Work to be completed – Reproduce only the lines of the material below that start at the line containing "for name, piece" and stop at the line containing "if empty is". Keep both end lines.

Source data –
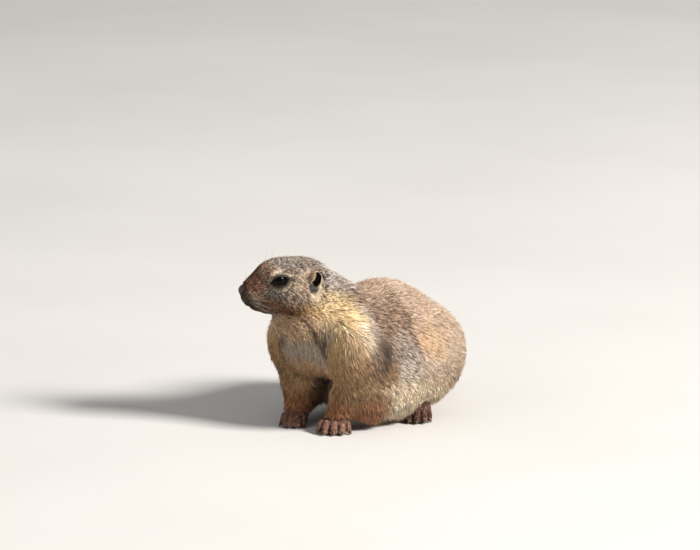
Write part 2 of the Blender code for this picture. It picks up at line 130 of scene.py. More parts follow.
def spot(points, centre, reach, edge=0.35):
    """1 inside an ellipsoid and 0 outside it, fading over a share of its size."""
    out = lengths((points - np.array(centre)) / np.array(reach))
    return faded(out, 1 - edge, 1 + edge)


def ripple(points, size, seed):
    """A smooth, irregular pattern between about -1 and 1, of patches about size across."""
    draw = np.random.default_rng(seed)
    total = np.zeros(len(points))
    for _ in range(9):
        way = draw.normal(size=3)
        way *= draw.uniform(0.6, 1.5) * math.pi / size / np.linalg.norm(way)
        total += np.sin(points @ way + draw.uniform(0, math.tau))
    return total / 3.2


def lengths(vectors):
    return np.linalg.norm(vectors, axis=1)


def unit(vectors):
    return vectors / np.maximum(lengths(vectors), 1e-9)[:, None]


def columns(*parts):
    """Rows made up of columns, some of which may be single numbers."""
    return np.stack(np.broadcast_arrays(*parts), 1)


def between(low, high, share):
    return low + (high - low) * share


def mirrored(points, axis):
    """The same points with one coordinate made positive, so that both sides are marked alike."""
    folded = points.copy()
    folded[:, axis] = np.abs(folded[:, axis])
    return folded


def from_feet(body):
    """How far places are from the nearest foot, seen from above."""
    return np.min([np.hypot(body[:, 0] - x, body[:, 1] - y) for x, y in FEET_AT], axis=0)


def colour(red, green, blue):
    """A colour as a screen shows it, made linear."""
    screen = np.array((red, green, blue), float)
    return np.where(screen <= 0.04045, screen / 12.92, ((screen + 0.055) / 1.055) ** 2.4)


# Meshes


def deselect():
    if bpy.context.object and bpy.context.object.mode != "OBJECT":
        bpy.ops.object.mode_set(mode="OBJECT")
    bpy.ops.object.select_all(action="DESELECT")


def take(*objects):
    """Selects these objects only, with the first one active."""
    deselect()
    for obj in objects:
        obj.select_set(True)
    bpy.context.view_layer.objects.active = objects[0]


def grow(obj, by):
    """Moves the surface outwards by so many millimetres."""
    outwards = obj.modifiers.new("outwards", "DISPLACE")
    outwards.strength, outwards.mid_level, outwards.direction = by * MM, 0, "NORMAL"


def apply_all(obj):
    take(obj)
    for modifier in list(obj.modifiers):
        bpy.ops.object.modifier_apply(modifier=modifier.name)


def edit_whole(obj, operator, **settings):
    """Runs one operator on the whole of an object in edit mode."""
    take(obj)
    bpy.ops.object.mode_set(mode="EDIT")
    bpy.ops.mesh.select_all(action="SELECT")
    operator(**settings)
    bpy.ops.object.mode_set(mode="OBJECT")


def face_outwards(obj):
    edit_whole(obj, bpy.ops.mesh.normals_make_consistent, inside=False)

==

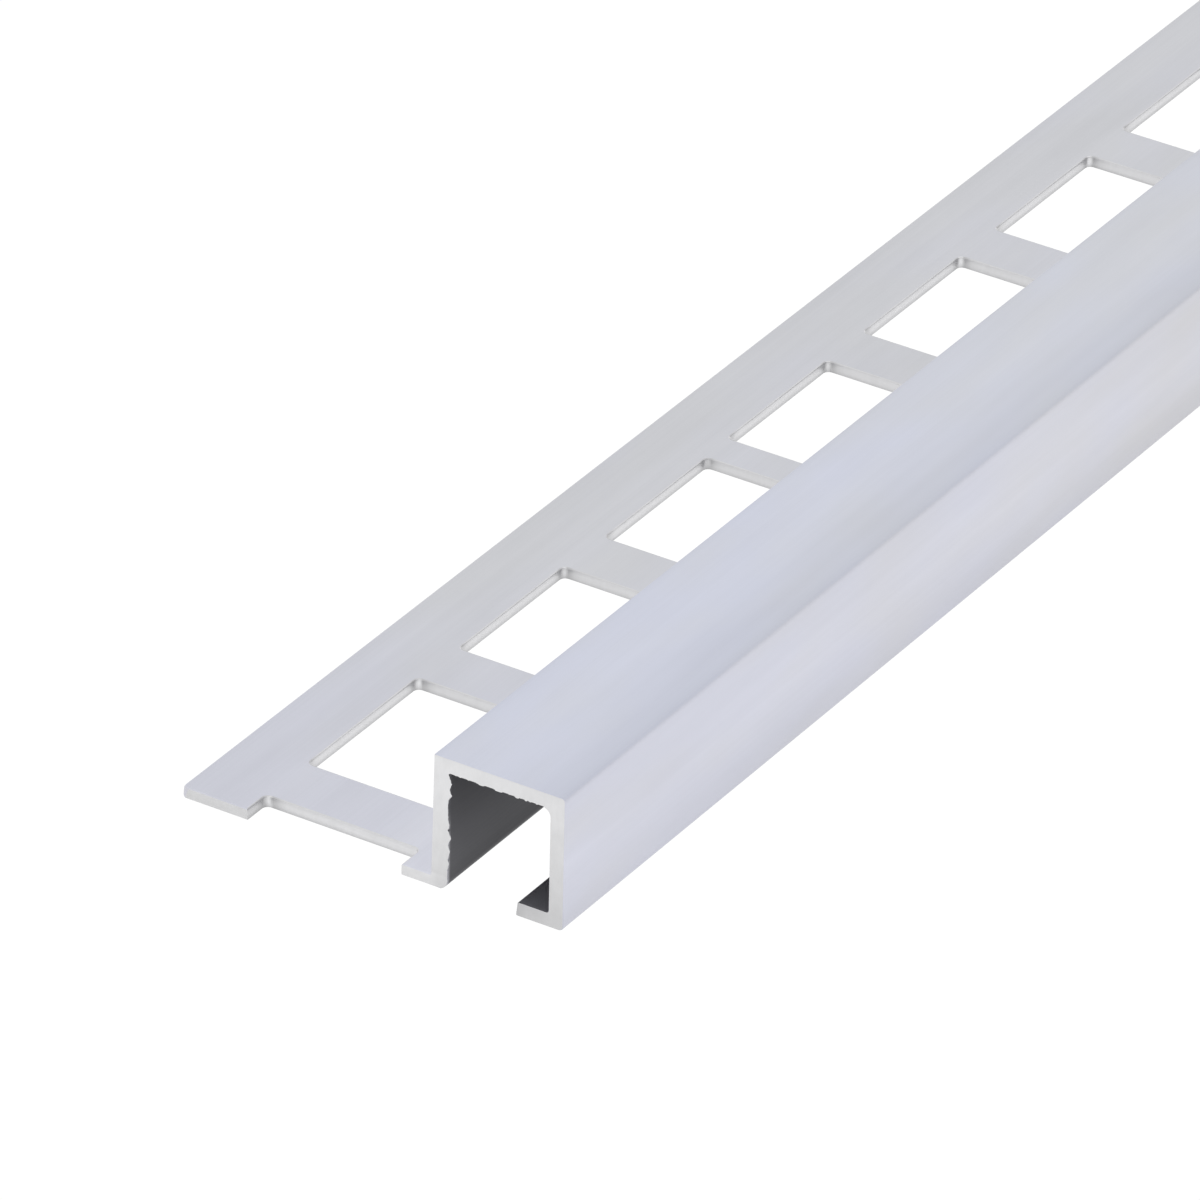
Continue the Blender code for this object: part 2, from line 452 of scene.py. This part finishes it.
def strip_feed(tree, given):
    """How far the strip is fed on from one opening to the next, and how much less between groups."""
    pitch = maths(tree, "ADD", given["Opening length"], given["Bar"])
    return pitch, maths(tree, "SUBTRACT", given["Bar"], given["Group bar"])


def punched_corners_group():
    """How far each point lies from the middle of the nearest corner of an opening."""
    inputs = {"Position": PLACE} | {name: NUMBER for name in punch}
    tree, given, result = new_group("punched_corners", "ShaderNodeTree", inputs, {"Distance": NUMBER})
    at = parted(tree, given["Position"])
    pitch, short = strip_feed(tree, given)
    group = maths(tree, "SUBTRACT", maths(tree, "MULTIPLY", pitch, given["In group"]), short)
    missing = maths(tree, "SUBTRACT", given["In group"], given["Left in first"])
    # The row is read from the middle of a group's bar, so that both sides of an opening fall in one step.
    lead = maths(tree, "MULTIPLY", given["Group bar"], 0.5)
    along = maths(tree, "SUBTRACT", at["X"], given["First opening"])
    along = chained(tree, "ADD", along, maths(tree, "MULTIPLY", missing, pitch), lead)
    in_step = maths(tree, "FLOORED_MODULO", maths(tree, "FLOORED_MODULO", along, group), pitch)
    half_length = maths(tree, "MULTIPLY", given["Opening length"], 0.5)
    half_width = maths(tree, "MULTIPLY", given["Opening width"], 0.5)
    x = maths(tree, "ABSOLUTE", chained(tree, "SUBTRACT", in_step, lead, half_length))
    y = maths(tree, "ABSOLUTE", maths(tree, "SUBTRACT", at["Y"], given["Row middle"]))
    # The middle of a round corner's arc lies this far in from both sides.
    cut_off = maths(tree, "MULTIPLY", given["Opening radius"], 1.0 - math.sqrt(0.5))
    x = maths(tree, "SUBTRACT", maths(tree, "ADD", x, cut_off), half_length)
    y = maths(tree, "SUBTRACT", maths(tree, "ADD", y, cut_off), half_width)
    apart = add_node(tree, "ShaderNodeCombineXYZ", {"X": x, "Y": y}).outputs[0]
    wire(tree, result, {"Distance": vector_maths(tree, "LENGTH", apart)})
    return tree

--

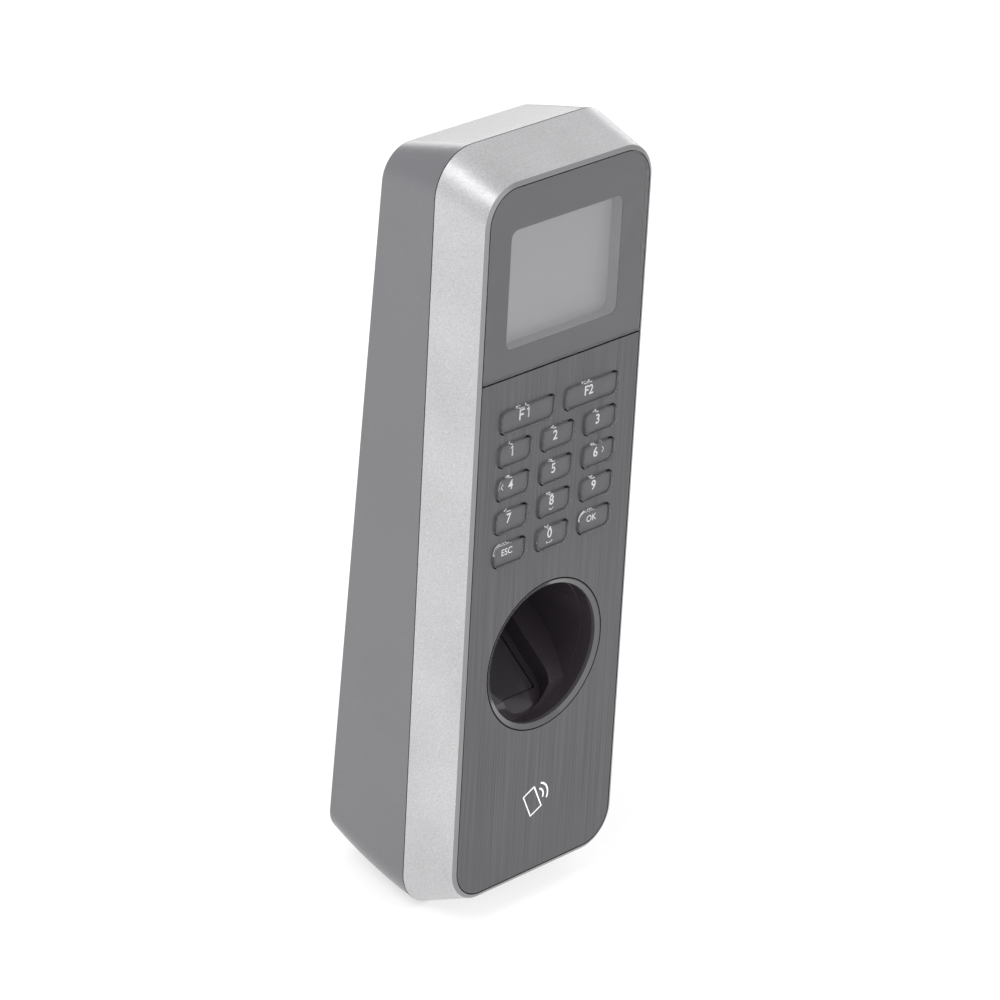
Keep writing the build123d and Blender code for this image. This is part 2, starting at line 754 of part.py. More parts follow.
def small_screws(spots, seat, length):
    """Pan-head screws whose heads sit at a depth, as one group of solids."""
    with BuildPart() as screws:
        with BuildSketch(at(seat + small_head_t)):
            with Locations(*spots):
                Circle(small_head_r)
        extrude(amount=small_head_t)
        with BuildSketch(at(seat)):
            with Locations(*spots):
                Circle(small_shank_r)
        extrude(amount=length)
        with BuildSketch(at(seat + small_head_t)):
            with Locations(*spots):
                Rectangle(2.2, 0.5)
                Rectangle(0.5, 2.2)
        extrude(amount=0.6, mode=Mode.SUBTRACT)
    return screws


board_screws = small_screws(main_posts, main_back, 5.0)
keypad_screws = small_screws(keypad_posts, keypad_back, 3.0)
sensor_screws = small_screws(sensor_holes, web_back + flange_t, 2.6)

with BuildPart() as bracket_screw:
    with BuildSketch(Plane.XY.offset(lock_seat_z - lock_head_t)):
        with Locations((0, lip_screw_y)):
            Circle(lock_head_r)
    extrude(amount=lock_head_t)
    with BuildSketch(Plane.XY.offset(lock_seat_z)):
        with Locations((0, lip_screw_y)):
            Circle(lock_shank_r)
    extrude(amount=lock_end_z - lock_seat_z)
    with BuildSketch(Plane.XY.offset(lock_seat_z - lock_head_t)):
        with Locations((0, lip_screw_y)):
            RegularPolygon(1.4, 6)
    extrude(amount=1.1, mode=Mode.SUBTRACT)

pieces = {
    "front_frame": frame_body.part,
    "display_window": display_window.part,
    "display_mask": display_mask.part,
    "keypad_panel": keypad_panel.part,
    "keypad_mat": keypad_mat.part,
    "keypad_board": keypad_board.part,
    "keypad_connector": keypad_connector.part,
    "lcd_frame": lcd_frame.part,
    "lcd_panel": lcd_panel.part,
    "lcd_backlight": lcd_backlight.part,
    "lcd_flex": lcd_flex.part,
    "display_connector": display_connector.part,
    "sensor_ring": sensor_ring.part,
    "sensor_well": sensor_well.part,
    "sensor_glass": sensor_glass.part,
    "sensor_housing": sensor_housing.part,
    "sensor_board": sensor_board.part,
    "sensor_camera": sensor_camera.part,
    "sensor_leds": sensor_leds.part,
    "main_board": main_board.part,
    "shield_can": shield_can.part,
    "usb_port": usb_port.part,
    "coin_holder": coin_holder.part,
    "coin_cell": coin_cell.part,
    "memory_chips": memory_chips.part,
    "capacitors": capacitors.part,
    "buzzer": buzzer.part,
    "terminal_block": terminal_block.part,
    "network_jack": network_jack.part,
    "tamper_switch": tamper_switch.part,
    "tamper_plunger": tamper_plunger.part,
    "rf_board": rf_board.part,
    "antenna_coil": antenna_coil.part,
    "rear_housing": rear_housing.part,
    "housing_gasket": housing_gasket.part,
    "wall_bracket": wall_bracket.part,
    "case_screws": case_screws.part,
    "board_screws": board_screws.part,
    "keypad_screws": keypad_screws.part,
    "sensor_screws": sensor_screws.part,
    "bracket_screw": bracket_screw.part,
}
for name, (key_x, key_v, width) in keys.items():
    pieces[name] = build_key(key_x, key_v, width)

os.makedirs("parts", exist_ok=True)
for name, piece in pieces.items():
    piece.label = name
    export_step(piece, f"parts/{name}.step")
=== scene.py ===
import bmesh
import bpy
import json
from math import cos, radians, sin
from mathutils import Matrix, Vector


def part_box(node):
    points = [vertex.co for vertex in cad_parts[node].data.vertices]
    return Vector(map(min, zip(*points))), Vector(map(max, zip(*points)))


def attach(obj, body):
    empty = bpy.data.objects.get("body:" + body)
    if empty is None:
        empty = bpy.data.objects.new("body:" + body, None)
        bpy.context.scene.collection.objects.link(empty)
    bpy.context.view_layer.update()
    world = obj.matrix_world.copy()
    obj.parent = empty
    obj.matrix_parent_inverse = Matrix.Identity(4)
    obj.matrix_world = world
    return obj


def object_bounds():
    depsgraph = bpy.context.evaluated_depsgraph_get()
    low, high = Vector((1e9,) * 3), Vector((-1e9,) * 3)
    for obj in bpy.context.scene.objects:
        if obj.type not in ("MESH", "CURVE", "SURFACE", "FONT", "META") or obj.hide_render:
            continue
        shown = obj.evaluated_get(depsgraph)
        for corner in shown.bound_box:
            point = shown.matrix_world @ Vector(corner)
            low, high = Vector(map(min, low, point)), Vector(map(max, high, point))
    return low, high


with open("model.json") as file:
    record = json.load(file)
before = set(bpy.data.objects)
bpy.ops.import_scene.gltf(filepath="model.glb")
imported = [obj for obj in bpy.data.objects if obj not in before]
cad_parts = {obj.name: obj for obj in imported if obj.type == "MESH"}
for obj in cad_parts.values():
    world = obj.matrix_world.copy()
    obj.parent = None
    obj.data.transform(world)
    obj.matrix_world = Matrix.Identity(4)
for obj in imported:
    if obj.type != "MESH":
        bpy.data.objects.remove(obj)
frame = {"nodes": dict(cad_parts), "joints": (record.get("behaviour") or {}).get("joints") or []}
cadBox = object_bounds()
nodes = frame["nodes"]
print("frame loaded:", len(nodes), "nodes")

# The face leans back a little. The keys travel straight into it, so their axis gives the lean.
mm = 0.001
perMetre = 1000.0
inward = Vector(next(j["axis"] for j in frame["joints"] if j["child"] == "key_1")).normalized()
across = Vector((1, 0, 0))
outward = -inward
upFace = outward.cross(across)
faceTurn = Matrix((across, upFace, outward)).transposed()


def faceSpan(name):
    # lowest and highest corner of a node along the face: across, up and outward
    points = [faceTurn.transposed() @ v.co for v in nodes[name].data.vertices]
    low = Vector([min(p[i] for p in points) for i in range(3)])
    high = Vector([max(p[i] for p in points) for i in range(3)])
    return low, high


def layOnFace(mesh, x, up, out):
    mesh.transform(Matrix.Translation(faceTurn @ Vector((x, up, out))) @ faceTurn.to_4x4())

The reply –
for name, piece in pieces.items():
    piece.label = name
    export_step(piece, f"parts/{name}.step")
=== scene.py ===
import bmesh
import bpy
import json
from math import cos, radians, sin
from mathutils import Matrix, Vector


def part_box(node):
    points = [vertex.co for vertex in cad_parts[node].data.vertices]
    return Vector(map(min, zip(*points))), Vector(map(max, zip(*points)))


def attach(obj, body):
    empty = bpy.data.objects.get("body:" + body)
    if empty is None:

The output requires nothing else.